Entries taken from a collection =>
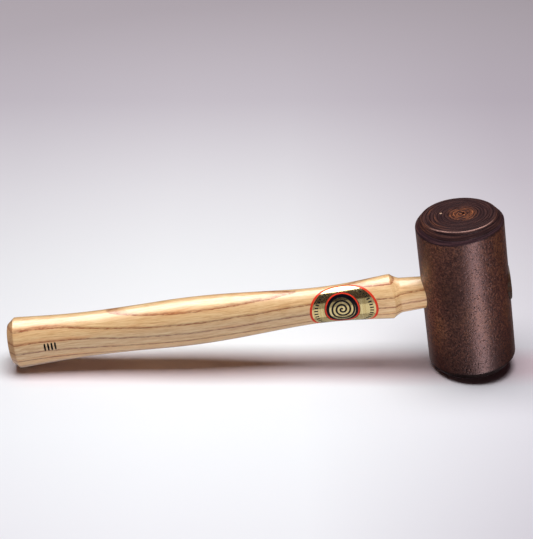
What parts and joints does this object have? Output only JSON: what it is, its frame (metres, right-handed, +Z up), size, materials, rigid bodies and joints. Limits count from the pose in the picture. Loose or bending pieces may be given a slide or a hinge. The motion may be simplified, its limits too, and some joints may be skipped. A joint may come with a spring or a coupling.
{
  "type": "rawhide carving mallet",
  "caption": "Cylindrical mallet head rolled from strips of dark hide on an oval, waisted ash handle, with bevelled rims and an oval foil label.",
  "frame": {"origin": "on the floor, under the middle of the tool's box as it lies at rest on the lower rim of the head and the lower edge of the butt", "axes": "+X from the butt towards the head, +Z up, -Y the side with the label; the head's axis leans back by the rest tilt, about 7.9 degrees from +Z towards -X"},
  "size_m": [0.2924, 0.05, 0.0994],
  "materials": {
    "outer_hide": "semi-gloss, dark brown",
    "middle_hide": "satin, dark purple-brown",
    "core_hide": "satin, orange-brown",
    "pin_brass": "dull",
    "ash": "gloss varnish",
    "wedge_wood": "satin",
    "label_foil": "metallised gold foil, printed red and black"
  },
  "bodies": {
    "root": {"outer_wrap": "outer_hide", "middle_wrap": "middle_hide", "core_upper": "core_hide", "core_lower": "core_hide", "face_pin": "pin_brass", "handle": "ash", "wedge": "wedge_wood", "label": "label_foil"}
  },
  "joints": []
}
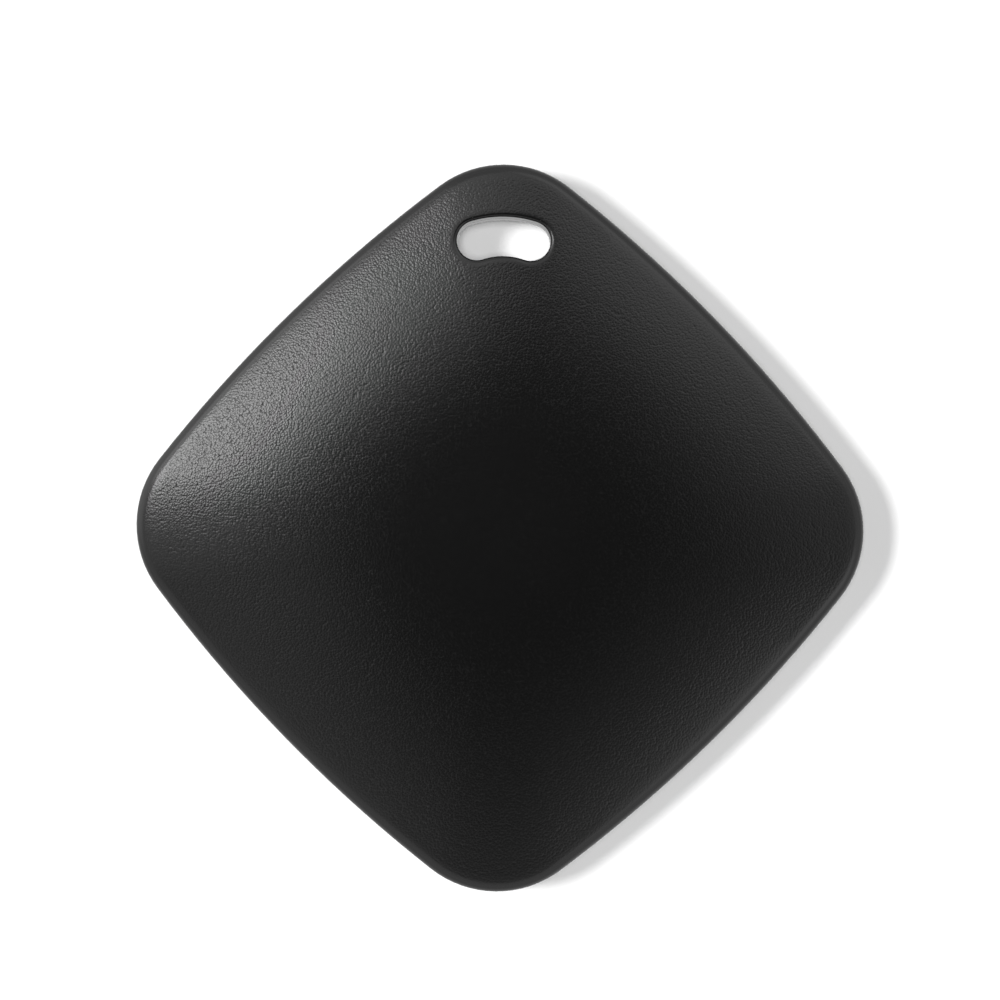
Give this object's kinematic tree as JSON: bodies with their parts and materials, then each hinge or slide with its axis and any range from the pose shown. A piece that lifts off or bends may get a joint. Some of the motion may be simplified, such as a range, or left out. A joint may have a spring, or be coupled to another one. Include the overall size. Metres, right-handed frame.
{
  "type": "bluetooth tracker tag",
  "caption": "Pillow-shaped rounded-square tracker tag with a kidney-shaped keyring hole in one corner, a press-down front cover and a coin cell inside.",
  "frame": {"origin": "middle of the flat land on the rear cover, which is the bottom centre of the bounding box", "axes": "+Z out of the front face, +Y from the middle to the keyring hole, +X to the right when looking at the front"},
  "size_m": [0.0472, 0.0472, 0.0096],
  "materials": {
    "case_plastic": "black moulded plastic with a fine leather-like grain",
    "frame_plastic": "plain black plastic",
    "seal_rubber": "soft dark grey rubber",
    "board_laminate": "green solder mask over glass fibre laminate",
    "screw_steel": "plain steel",
    "holder_plastic": "plain black plastic",
    "spring_steel": "bright spring steel",
    "cell_steel": "brushed nickel-plated steel",
    "gasket_nylon": "grey nylon",
    "foam": "dark closed-cell foam",
    "brass": "plain brass sheet",
    "piezo_ceramic": "silvered sounder ceramic",
    "tape": "pale double-sided tape",
    "chip_epoxy": "black moulded epoxy",
    "crystal_can": "plated metal lid",
    "antenna_ceramic": "white ceramic with tinned ends",
    "ferrite": "dark grey ferrite",
    "capacitor_ceramic": "tan ceramic with tinned ends",
    "resistor_body": "black film on white ceramic with tinned ends",
    "switch_plastic": "black nylon",
    "plunger_plastic": "off-white nylon"
  },
  "bodies": {
    "rear_case": {"rear_cover": "case_plastic", "main_pcb": "board_laminate", "pcb_screw_1": "screw_steel", "pcb_screw_2": "screw_steel", "pcb_screw_3": "screw_steel", "pcb_screw_4": "screw_steel", "battery_holder": "holder_plastic", "positive_contact": "spring_steel", "negative_contact": "spring_steel", "piezo_contact_1": "spring_steel", "piezo_contact_2": "spring_steel", "piezo_plate": "brass", "piezo_ceramic": "piezo_ceramic", "piezo_adhesive": "tape", "bluetooth_soc": "chip_epoxy", "motion_sensor": "chip_epoxy", "buzzer_driver": "chip_epoxy", "main_crystal": "crystal_can", "clock_crystal": "crystal_can", "chip_antenna": "antenna_ceramic", "boost_inductor": "ferrite", "storage_capacitor": "capacitor_ceramic", "capacitor_1": "capacitor_ceramic", "capacitor_2": "capacitor_ceramic", "capacitor_3": "capacitor_ceramic", "capacitor_4": "capacitor_ceramic", "resistor_1": "resistor_body", "resistor_2": "resistor_body", "resistor_3": "resistor_body", "switch_base": "switch_plastic", "switch_dome": "spring_steel", "switch_cover": "spring_steel"},
    "lid_frame": {"inner_frame": "frame_plastic", "case_seal": "seal_rubber"},
    "front_case": {"front_cover": "case_plastic", "battery_pad": "foam"},
    "cell": {"battery_can": "cell_steel", "battery_gasket": "gasket_nylon", "battery_cap": "cell_steel"},
    "plunger": {"switch_plunger": "plunger_plastic"}
  },
  "joints": [
    {"name": "case_opening", "type": "slide", "parent": "rear_case", "child": "lid_frame", "axis": [0, 0, 1], "range_m": [0, 0.024]},
    {"name": "cover_press", "type": "slide", "parent": "lid_frame", "child": "front_case", "axis": [0, 0, -1], "range_m": [0, 0.00025], "stiffness_N_per_m": 4000},
    {"name": "battery_lift", "type": "slide", "parent": "rear_case", "child": "cell", "axis": [0, 0, 1], "range_m": [0, 0.012]},
    {"name": "switch_press", "type": "slide", "parent": "rear_case", "child": "plunger", "axis": [0, 0, -1], "range_m": [0, 0.00025], "deforming": ["switch_dome"]}
  ],
  "couplings": [
    {"joint": "battery_lift", "follows": "case_opening", "ratio": 0.5},
    {"joint": "switch_press", "follows": "cover_press", "ratio": 1}
  ]
}
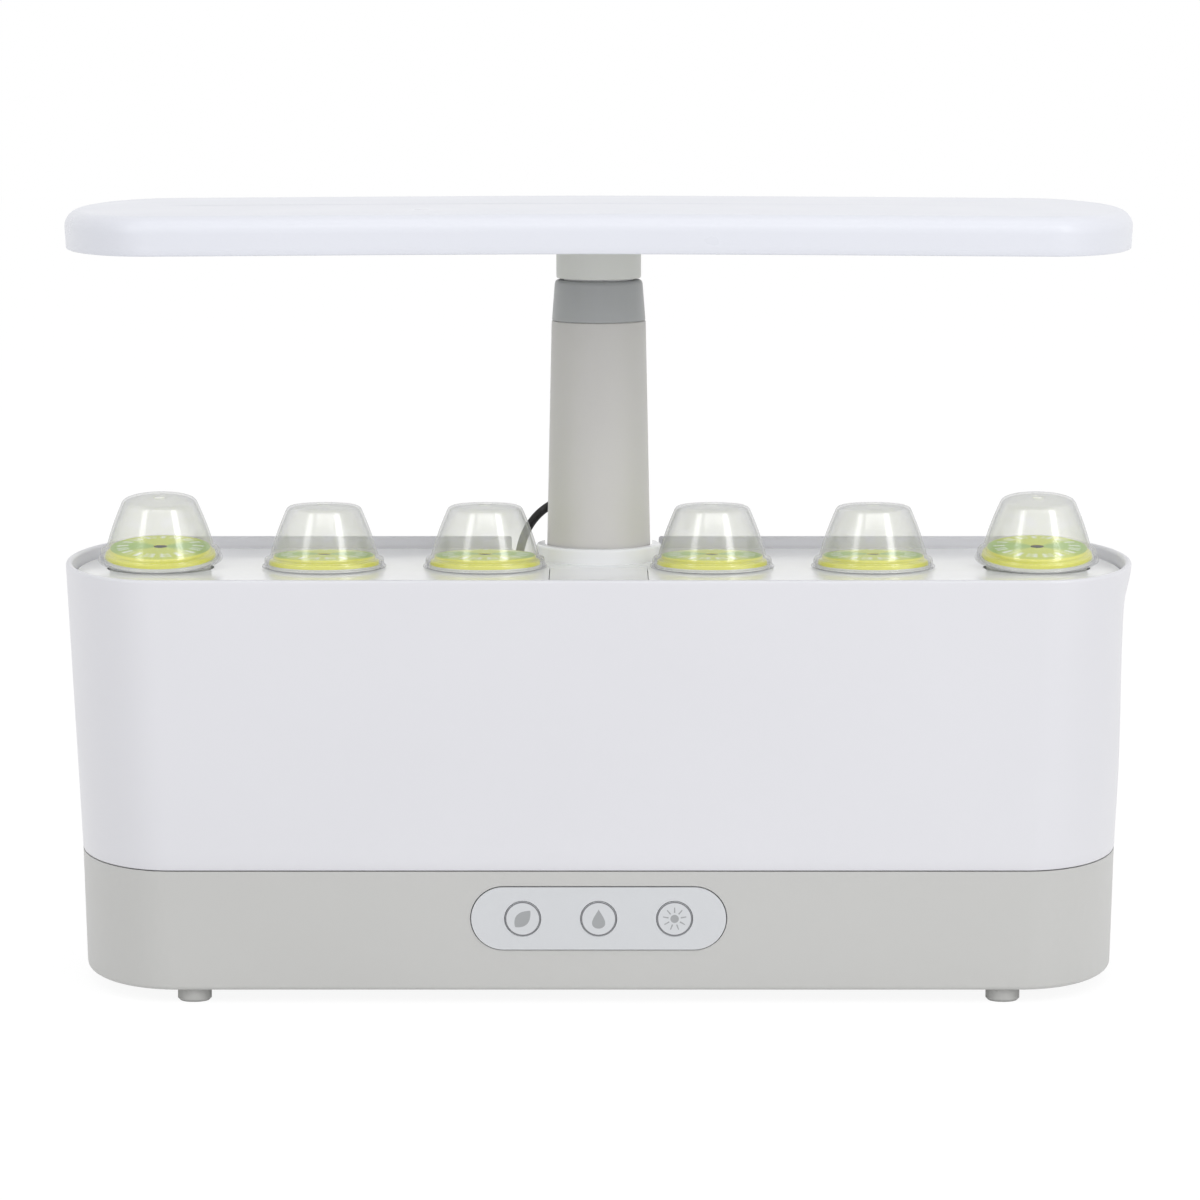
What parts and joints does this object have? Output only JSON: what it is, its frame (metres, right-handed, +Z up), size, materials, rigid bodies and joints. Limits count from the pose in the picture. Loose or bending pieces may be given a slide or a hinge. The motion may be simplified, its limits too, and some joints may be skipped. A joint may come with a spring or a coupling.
{
  "type": "countertop hydroponic garden",
  "caption": "Slim countertop hydroponic garden: oval water basin on a grey base, row of domed seed pods, and a long lamp hood on a telescopic post.",
  "frame": {"origin": "on the table, in the middle of the footprint", "axes": "+X to the right along the length, +Y to the rear, +Z up"},
  "size_m": [0.4014, 0.1571, 0.2938],
  "materials": {
    "white_shell": "satin white plastic",
    "grey_shell": "satin light grey plastic",
    "sleeve_grey": "satin warm grey plastic",
    "collar_grey": "satin mid grey plastic",
    "deck_clear": "milky plastic",
    "clear": "clear plastic",
    "label": "printed card",
    "foam": "growing sponge",
    "basket": "natural plastic",
    "rubber": "grey rubber",
    "lead": "black cable sheath",
    "steel": "plated screws",
    "tube_metal": "satin anodised",
    "board": "circuit board",
    "board_white": "white solder mask",
    "chip": "light chips",
    "black": "black plastic",
    "bush": "acetal",
    "magnet": "ferrite"
  },
  "bodies": {
    "base": {"base_housing": "grey_shell", "bottom_cover": "grey_shell", "rubber_feet": "rubber", "base_screws": "steel", "control_panel": "white_shell", "control_board": "board", "tact_switches": "black", "signal_lamps": "clear", "power_inlet": "black", "pump_motor": "black", "post_sleeve": "sleeve_grey", "post_collar": "collar_grey", "friction_bush": "bush", "lead_gland": "black", "lead_grommet": "black", "lamp_lead": "lead"},
    "food_key": {"food_button": "white_shell"},
    "water_key": {"water_button": "white_shell"},
    "light_key": {"light_button": "white_shell"},
    "motor_magnet": {"drive_magnet": "magnet"},
    "lamp_hood": {"inner_tube": "tube_metal", "hood_hub": "sleeve_grey", "hood_shell": "white_shell", "hood_screws": "steel", "light_diffuser": "clear", "light_board": "board_white", "light_chips": "chip"},
    "tank": {"basin": "white_shell", "pump_cover": "black", "outlet_tube": "clear", "float_cage": "basket"},
    "impeller": {"pump_impeller": "magnet"},
    "float": {"level_float": "black"},
    "deck": {"grow_deck": "deck_clear"},
    "lid": {"fill_lid": "deck_clear"},
    "pod_1": {"basket_1": "basket", "sponge_1": "foam", "label_1": "label"},
    "dome_cap_1": {"dome_1": "clear"},
    "pod_2": {"basket_2": "basket", "sponge_2": "foam", "label_2": "label"},
    "dome_cap_2": {"dome_2": "clear"},
    "pod_3": {"basket_3": "basket", "sponge_3": "foam", "label_3": "label"},
    "dome_cap_3": {"dome_3": "clear"},
    "pod_4": {"basket_4": "basket", "sponge_4": "foam", "label_4": "label"},
    "dome_cap_4": {"dome_4": "clear"},
    "pod_5": {"basket_5": "basket", "sponge_5": "foam", "label_5": "label"},
    "dome_cap_5": {"dome_5": "clear"},
    "pod_6": {"basket_6": "basket", "sponge_6": "foam", "label_6": "label"},
    "dome_cap_6": {"dome_6": "clear"}
  },
  "joints": [
    {"name": "hood_height", "type": "slide", "parent": "base", "child": "lamp_hood", "axis": [0, 0, 1], "range_m": [0, 0.16]},
    {"name": "food_press", "type": "slide", "parent": "base", "child": "food_key", "axis": [0, 0.9951, 0.0989], "range_m": [0, 0.0008], "stiffness_N_per_m": 900, "springref_m": -0.0006},
    {"name": "water_press", "type": "slide", "parent": "base", "child": "water_key", "axis": [0, 0.9951, 0.0989], "range_m": [0, 0.0008], "stiffness_N_per_m": 900, "springref_m": -0.0006},
    {"name": "light_press", "type": "slide", "parent": "base", "child": "light_key", "axis": [0, 0.9951, 0.0989], "range_m": [0, 0.0008], "stiffness_N_per_m": 900, "springref_m": -0.0006},
    {"name": "magnet_spin", "type": "hinge", "parent": "base", "child": "motor_magnet", "pos_m": [0.128, 0, 0.04], "axis": [0, 0, 1], "continuous": true},
    {"name": "tank_slide", "type": "slide", "parent": "base", "child": "tank", "axis": [0, -1, 0], "range_m": [0, 0.15]},
    {"name": "impeller_spin", "type": "hinge", "parent": "tank", "child": "impeller", "pos_m": [0.128, 0, 0.06], "axis": [0, 0, 1], "continuous": true},
    {"name": "float_rise", "type": "slide", "parent": "tank", "child": "float", "axis": [0, 0, 1], "range_m": [0, 0.024]},
    {"name": "deck_lift", "type": "slide", "parent": "tank", "child": "deck", "axis": [0, 0, 1], "range_m": [0, 0.07]},
    {"name": "lid_open", "type": "hinge", "parent": "deck", "child": "lid", "pos_m": [0, 0.0059, 0.1534], "axis": [-1, 0, 0], "range_deg": [0, 84]},
    {"name": "pod_1_lift", "type": "slide", "parent": "deck", "child": "pod_1", "axis": [0, -0.1305, 0.9914], "range_m": [0, 0.062]},
    {"name": "dome_1_lift", "type": "slide", "parent": "pod_1", "child": "dome_cap_1", "axis": [0, -0.1305, 0.9914], "range_m": [0, 0.022]},
    {"name": "pod_2_lift", "type": "slide", "parent": "deck", "child": "pod_2", "axis": [0, 0, 1], "range_m": [0, 0.062]},
    {"name": "dome_2_lift", "type": "slide", "parent": "pod_2", "child": "dome_cap_2", "axis": [0, 0, 1], "range_m": [0, 0.022]},
    {"name": "pod_3_lift", "type": "slide", "parent": "deck", "child": "pod_3", "axis": [0, 0, 1], "range_m": [0, 0.062]},
    {"name": "dome_3_lift", "type": "slide", "parent": "pod_3", "child": "dome_cap_3", "axis": [0, 0, 1], "range_m": [0, 0.022]},
    {"name": "pod_4_lift", "type": "slide", "parent": "deck", "child": "pod_4", "axis": [0, 0, 1], "range_m": [0, 0.062]},
    {"name": "dome_4_lift", "type": "slide", "parent": "pod_4", "child": "dome_cap_4", "axis": [0, 0, 1], "range_m": [0, 0.022]},
    {"name": "pod_5_lift", "type": "slide", "parent": "deck", "child": "pod_5", "axis": [0, 0, 1], "range_m": [0, 0.062]},
    {"name": "dome_5_lift", "type": "slide", "parent": "pod_5", "child": "dome_cap_5", "axis": [0, 0, 1], "range_m": [0, 0.022]},
    {"name": "pod_6_lift", "type": "slide", "parent": "deck", "child": "pod_6", "axis": [0, -0.1305, 0.9914], "range_m": [0, 0.062]},
    {"name": "dome_6_lift", "type": "slide", "parent": "pod_6", "child": "dome_cap_6", "axis": [0, -0.1305, 0.9914], "range_m": [0, 0.022]}
  ],
  "couplings": [
    {"joint": "impeller_spin", "follows": "magnet_spin", "ratio": 1}
  ]
}
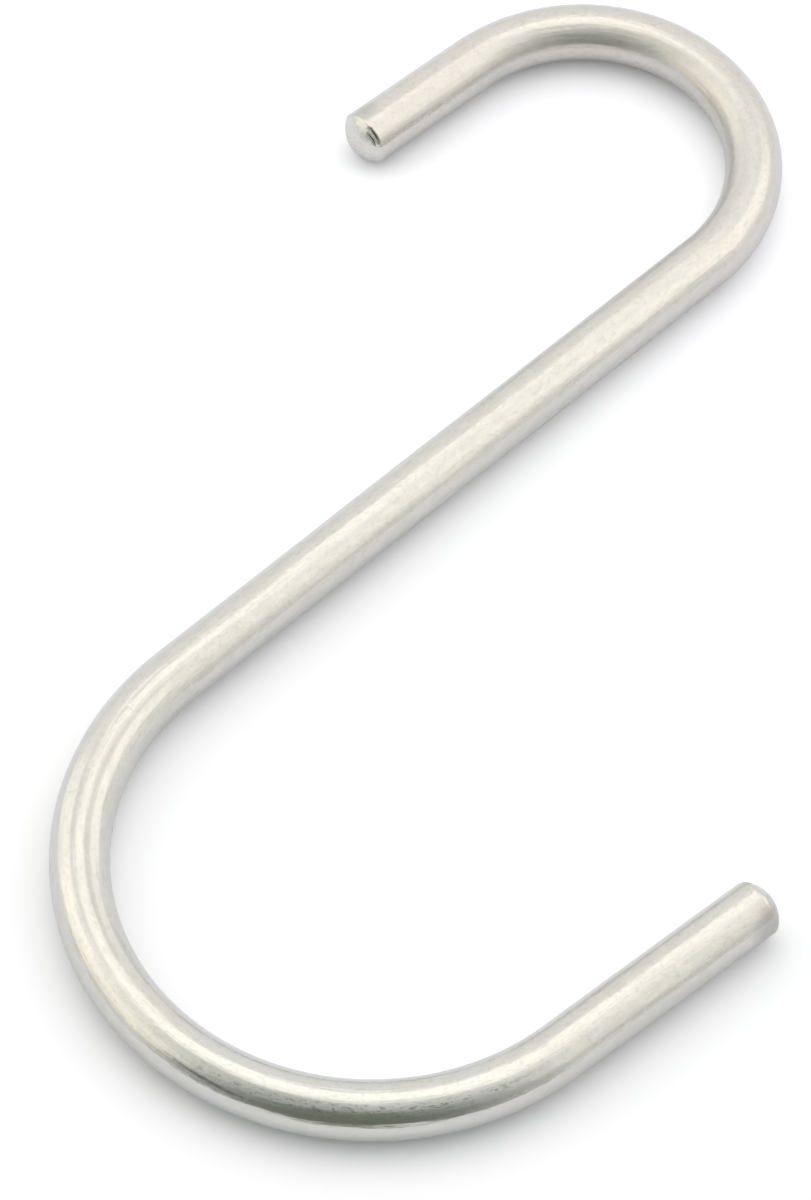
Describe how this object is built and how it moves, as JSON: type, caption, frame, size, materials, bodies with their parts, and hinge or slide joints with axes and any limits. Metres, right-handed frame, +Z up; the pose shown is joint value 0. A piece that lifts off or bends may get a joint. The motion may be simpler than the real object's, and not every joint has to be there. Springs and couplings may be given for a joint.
{
  "type": "s hook",
  "caption": "Flat S-shaped hook bent from round steel wire, with a small hook at one end, a larger one at the other and domed wire ends.",
  "frame": {"origin": "middle of the hook's footprint, on the surface that it lies on", "axes": "+Y along the shank towards the small hook; +X towards the long leg; +Z up, out of the plane of the hook"},
  "size_m": [0.081, 0.102, 0.0048],
  "materials": {
    "satin_steel": "satin, warm grey, with fine drawing lines and light handling marks"
  },
  "bodies": {
    "root": {"s_hook": "satin_steel"}
  },
  "joints": []
}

WORK TO DO => Reproduce the lines of the entries above exactly, but only from the line containing "Describe how this" through the final line.

SOLUTION FOR THIS PROBLEM =>
Describe how this object is built and how it moves, as JSON: type, caption, frame, size, materials, bodies with their parts, and hinge or slide joints with axes and any limits. Metres, right-handed frame, +Z up; the pose shown is joint value 0. A piece that lifts off or bends may get a joint. The motion may be simpler than the real object's, and not every joint has to be there. Springs and couplings may be given for a joint.
{
  "type": "s hook",
  "caption": "Flat S-shaped hook bent from round steel wire, with a small hook at one end, a larger one at the other and domed wire ends.",
  "frame": {"origin": "middle of the hook's footprint, on the surface that it lies on", "axes": "+Y along the shank towards the small hook; +X towards the long leg; +Z up, out of the plane of the hook"},
  "size_m": [0.081, 0.102, 0.0048],
  "materials": {
    "satin_steel": "satin, warm grey, with fine drawing lines and light handling marks"
  },
  "bodies": {
    "root": {"s_hook": "satin_steel"}
  },
  "joints": []
}